Mirari crawls the Internet for IoT devices protected by minimal security features (such as factory-default usernames and passwords) and then commandeers the devices in attacks that direct web traffic at an online target until it can no longer accommodate legitimate visitors or users. In other words, an entire company’s product line of IoT devices can be transformed into a legion of zombies capable of attacking and disrupting web services. For businesses, this means denial of service to customers, and drastic inefficiency.
The lesson here is that security features for IoT devices need to be drastically improved. IoT devices currently have very lax security features. For example, many IoT security features are reduced to a default password and are incapable of receiving security updates to patch documented flaws and vulnerabilities. Hackers are not typing these passwords themselves; instead they utilize programs to scan the entirety of the Internet seeking vulnerable servers with open ports. Each hackable device, IoT or otherwise, shortens the time required to conduct this search because the commandeered device lends more power to the effort. And once hacked, any data collected by the device can be accessed by the intruder.
At the end of the day, producers of IoT devices need to pay serious attention to inherent security flaws and find ways to diminish vulnerabilities by incorporating customizable security features (such as biometric access or dual-layer authentication), and allowing for security updates to be downloaded and utilized for these devices. For businesses that use IoT devices in the workplace to increase efficiency, serious attention needs to be paid to ensure that administrative, technical, and physical safeguards are in place to protect the data collected and stored on these devices and to thwart transformation into a zombie device commandeered by an unknown intruder.

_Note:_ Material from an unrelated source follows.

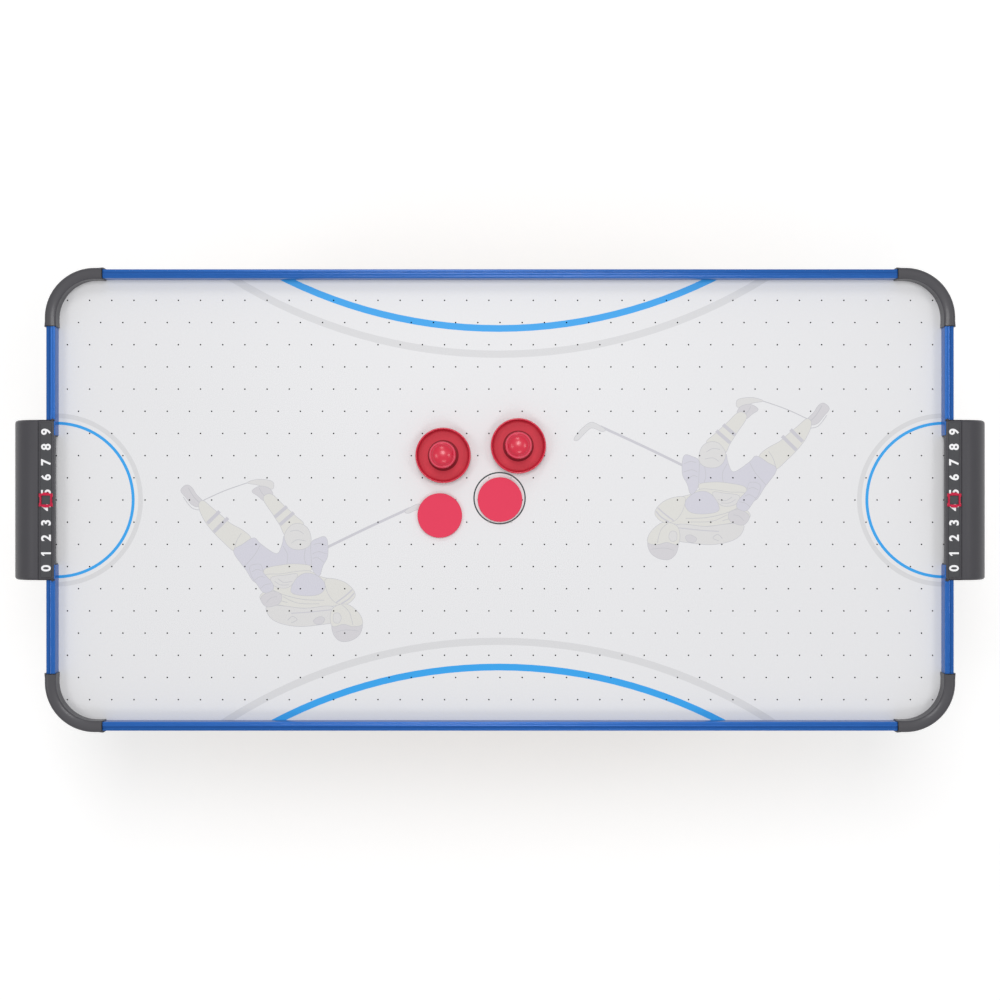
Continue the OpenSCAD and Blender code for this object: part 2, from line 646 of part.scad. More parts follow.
playfield();
plenum_base();
plenum_frame();
plenum_ribs();
long_apron(-1);  // apron_front
long_apron(1);  // apron_back
end_apron(-1);  // apron_left
end_apron(1);  // apron_right
corner_blocks();
corner_cap([-1, -1]);  // corner_front_left
corner_cap([1, -1]);  // corner_front_right
corner_cap([-1, 1]);  // corner_back_left
corner_cap([1, 1]);  // corner_back_right
long_rail(-1);  // rail_front
long_rail(1);  // rail_back
end_rail([-1, -1]);  // rail_left_front
end_rail([-1, 1]);  // rail_left_back
end_rail([1, -1]);  // rail_right_front
end_rail([1, 1]);  // rail_right_back
goal_hood(-1);  // goal_hood_left
goal_hood(1);  // goal_hood_right
goal_tray(-1);  // goal_tray_left
goal_tray(1);  // goal_tray_right
score_strip(-1);  // score_strip_left
score_strip(1);  // score_strip_right
score_marker(-1);  // score_marker_left
score_marker(1);  // score_marker_right
leg([-1, -1]);  // leg_front_left
leg([1, -1]);  // leg_front_right
leg([-1, 1]);  // leg_back_left
leg([1, 1]);  // leg_back_right
shoe([-1, -1]);  // shoe_front_left
shoe([1, -1]);  // shoe_front_right
shoe([-1, 1]);  // shoe_back_left
shoe([1, 1]);  // shoe_back_right
leveler([-1, -1]);  // leveler_front_left
leveler([1, -1]);  // leveler_front_right
leveler([-1, 1]);  // leveler_back_left
leveler([1, 1]);  // leveler_back_right
end_brace(-1);  // end_brace_left
end_brace(1);  // end_brace_right
leg_bolts();
case_screws();
fan_housing();
fan_impeller();
fan_motor();
fan_guard();
fan_gasket();
fan_screws();
fan_lead();
lead_clips();
switch_plate();
power_rocker();
power_inlet();
puck(0);  // puck_one
puck(1);  // puck_two
pusher(0);  // pusher_one
pusher(1);  // pusher_two
pusher_felt(0);  // pusher_felt_one
pusher_felt(1);  // pusher_felt_two
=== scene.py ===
"""Looks of an air hockey table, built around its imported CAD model.

Lengths are in millimetres until a mesh is made, where they become metres. The table's middle stands at
the origin on the floor, +X runs along the table, +Y points away from the switch side, and +Z points up.
"""

from __future__ import annotations

import json
import logging
import math
from collections.abc import Callable, Iterable, Iterator, Sequence
from dataclasses import dataclass, field
from enum import Enum
from typing import Any

import bmesh
import bpy
from mathutils import Matrix, Vector, geometry

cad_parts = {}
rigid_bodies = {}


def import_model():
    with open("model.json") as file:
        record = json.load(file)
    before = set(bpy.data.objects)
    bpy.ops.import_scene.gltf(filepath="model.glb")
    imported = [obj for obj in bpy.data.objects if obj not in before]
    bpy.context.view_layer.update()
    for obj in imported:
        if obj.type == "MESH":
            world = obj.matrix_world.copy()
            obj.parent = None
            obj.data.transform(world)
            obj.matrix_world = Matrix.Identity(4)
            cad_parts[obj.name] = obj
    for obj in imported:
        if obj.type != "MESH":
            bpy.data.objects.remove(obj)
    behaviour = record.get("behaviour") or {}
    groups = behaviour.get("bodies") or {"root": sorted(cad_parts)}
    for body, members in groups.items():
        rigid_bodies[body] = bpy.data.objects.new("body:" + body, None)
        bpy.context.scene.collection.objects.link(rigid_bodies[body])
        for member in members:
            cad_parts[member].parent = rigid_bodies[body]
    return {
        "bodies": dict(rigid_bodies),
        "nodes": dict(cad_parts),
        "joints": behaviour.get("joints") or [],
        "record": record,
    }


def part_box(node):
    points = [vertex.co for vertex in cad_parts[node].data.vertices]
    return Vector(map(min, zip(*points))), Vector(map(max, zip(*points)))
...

The Internet of Things has permeated our society through smart appliances, wearables, and the growing investment in smart cities. This technology certainly increases efficiency and collects valuable data; such benefits are a double-edged sword when hackers (often hobbyists challenging themselves to test their skills) are able to transform these devices into zombies capable of exercising the hacker’s will. At the very least, companies first need to ask themselves whether certain data should even be accessible by IoT-enabled devices. And if so, they would be wise to thoroughly understand the security features (or lack thereof) of these devices, and take measures to constantly improve them.